Problem to work on >>
Copy all the material below, exactly as it stands.

Source data >>
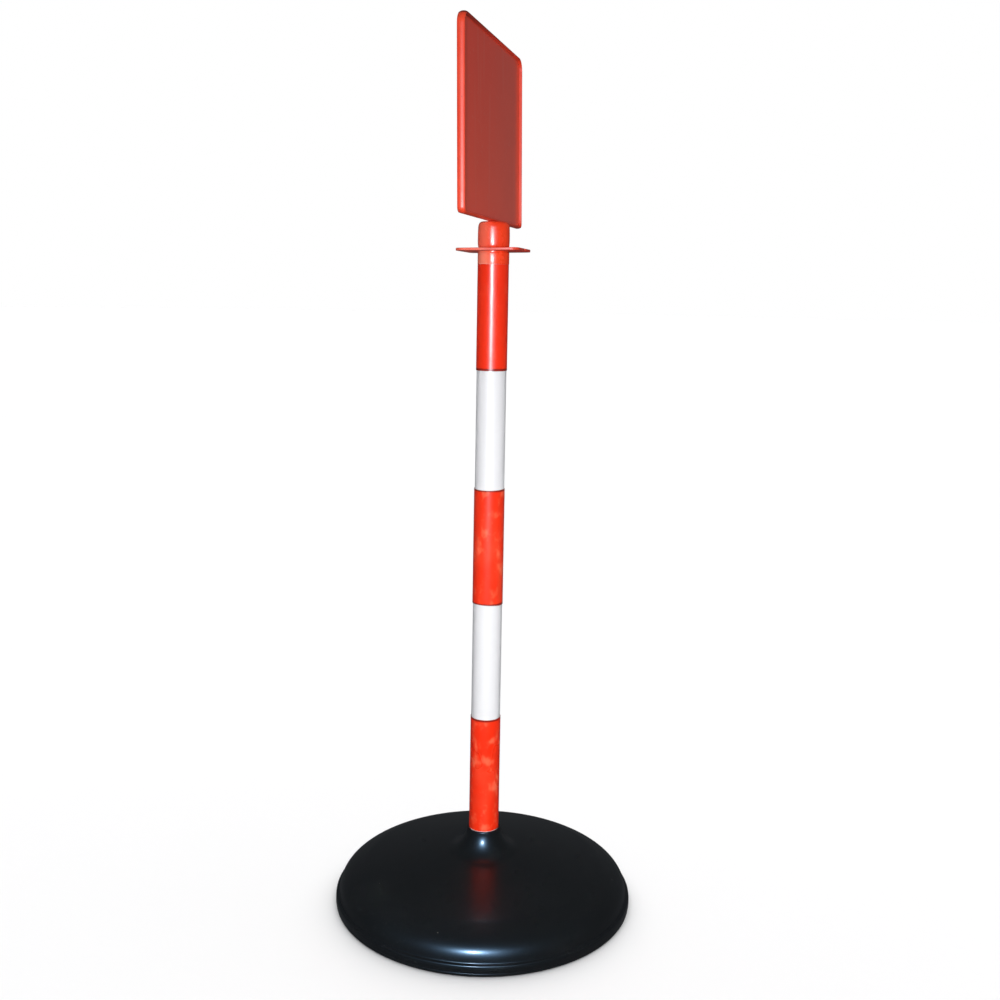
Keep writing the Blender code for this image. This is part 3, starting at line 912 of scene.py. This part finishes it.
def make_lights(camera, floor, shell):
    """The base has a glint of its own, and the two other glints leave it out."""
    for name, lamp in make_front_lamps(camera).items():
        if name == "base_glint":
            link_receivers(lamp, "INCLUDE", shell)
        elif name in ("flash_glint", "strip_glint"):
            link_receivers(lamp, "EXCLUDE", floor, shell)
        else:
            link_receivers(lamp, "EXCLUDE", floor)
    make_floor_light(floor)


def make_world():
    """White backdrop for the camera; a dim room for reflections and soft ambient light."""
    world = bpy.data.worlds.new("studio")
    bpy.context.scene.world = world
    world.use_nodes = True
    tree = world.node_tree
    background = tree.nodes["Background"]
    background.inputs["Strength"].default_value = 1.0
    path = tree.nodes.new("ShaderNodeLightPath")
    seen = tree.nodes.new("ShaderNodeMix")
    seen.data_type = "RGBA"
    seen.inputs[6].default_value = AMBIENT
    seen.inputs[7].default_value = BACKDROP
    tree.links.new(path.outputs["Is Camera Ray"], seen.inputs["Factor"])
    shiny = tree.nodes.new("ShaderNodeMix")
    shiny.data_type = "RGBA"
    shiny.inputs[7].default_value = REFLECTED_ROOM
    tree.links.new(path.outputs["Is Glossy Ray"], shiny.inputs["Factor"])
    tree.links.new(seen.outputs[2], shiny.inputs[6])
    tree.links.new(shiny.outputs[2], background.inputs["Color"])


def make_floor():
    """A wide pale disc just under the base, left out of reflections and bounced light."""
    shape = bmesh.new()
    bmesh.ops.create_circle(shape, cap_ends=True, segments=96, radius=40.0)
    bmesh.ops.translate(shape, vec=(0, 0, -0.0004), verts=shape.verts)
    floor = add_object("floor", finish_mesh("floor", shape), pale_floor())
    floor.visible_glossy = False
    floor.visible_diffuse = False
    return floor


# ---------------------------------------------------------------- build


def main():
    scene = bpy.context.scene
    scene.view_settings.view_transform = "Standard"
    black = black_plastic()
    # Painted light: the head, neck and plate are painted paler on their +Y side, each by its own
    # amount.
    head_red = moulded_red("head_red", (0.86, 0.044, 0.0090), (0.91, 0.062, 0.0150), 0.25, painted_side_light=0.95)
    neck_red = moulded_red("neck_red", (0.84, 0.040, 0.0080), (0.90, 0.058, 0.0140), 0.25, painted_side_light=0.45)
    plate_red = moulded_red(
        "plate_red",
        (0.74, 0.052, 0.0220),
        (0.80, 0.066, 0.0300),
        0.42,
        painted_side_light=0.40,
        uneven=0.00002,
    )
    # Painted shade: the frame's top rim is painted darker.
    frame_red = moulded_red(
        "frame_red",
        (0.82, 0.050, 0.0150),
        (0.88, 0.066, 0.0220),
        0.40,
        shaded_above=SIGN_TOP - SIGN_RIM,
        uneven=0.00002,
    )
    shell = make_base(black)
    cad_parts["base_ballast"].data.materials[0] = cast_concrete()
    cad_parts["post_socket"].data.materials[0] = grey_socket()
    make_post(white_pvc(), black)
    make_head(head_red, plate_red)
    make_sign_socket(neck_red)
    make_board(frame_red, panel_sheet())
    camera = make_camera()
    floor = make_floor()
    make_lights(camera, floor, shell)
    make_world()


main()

Solution to this problem >>
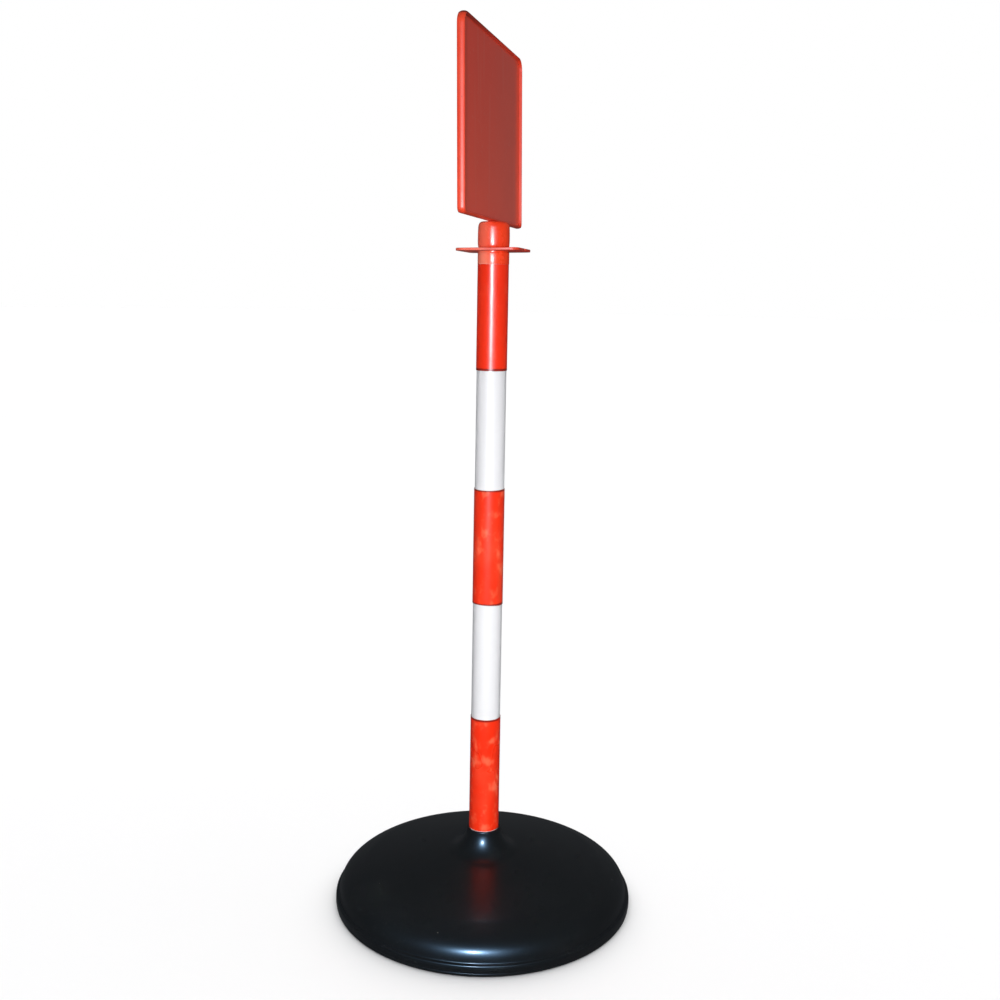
Keep writing the Blender code for this image. This is part 3, starting at line 912 of scene.py. This part finishes it.
def make_lights(camera, floor, shell):
    """The base has a glint of its own, and the two other glints leave it out."""
    for name, lamp in make_front_lamps(camera).items():
        if name == "base_glint":
            link_receivers(lamp, "INCLUDE", shell)
        elif name in ("flash_glint", "strip_glint"):
            link_receivers(lamp, "EXCLUDE", floor, shell)
        else:
            link_receivers(lamp, "EXCLUDE", floor)
    make_floor_light(floor)


def make_world():
    """White backdrop for the camera; a dim room for reflections and soft ambient light."""
    world = bpy.data.worlds.new("studio")
    bpy.context.scene.world = world
    world.use_nodes = True
    tree = world.node_tree
    background = tree.nodes["Background"]
    background.inputs["Strength"].default_value = 1.0
    path = tree.nodes.new("ShaderNodeLightPath")
    seen = tree.nodes.new("ShaderNodeMix")
    seen.data_type = "RGBA"
    seen.inputs[6].default_value = AMBIENT
    seen.inputs[7].default_value = BACKDROP
    tree.links.new(path.outputs["Is Camera Ray"], seen.inputs["Factor"])
    shiny = tree.nodes.new("ShaderNodeMix")
    shiny.data_type = "RGBA"
    shiny.inputs[7].default_value = REFLECTED_ROOM
    tree.links.new(path.outputs["Is Glossy Ray"], shiny.inputs["Factor"])
    tree.links.new(seen.outputs[2], shiny.inputs[6])
    tree.links.new(shiny.outputs[2], background.inputs["Color"])


def make_floor():
    """A wide pale disc just under the base, left out of reflections and bounced light."""
    shape = bmesh.new()
    bmesh.ops.create_circle(shape, cap_ends=True, segments=96, radius=40.0)
    bmesh.ops.translate(shape, vec=(0, 0, -0.0004), verts=shape.verts)
    floor = add_object("floor", finish_mesh("floor", shape), pale_floor())
    floor.visible_glossy = False
    floor.visible_diffuse = False
    return floor


# ---------------------------------------------------------------- build


def main():
    scene = bpy.context.scene
    scene.view_settings.view_transform = "Standard"
    black = black_plastic()
    # Painted light: the head, neck and plate are painted paler on their +Y side, each by its own
    # amount.
    head_red = moulded_red("head_red", (0.86, 0.044, 0.0090), (0.91, 0.062, 0.0150), 0.25, painted_side_light=0.95)
    neck_red = moulded_red("neck_red", (0.84, 0.040, 0.0080), (0.90, 0.058, 0.0140), 0.25, painted_side_light=0.45)
    plate_red = moulded_red(
        "plate_red",
        (0.74, 0.052, 0.0220),
        (0.80, 0.066, 0.0300),
        0.42,
        painted_side_light=0.40,
        uneven=0.00002,
    )
    # Painted shade: the frame's top rim is painted darker.
    frame_red = moulded_red(
        "frame_red",
        (0.82, 0.050, 0.0150),
        (0.88, 0.066, 0.0220),
        0.40,
        shaded_above=SIGN_TOP - SIGN_RIM,
        uneven=0.00002,
    )
    shell = make_base(black)
    cad_parts["base_ballast"].data.materials[0] = cast_concrete()
    cad_parts["post_socket"].data.materials[0] = grey_socket()
    make_post(white_pvc(), black)
    make_head(head_red, plate_red)
    make_sign_socket(neck_red)
    make_board(frame_red, panel_sheet())
    camera = make_camera()
    floor = make_floor()
    make_lights(camera, floor, shell)
    make_world()


main()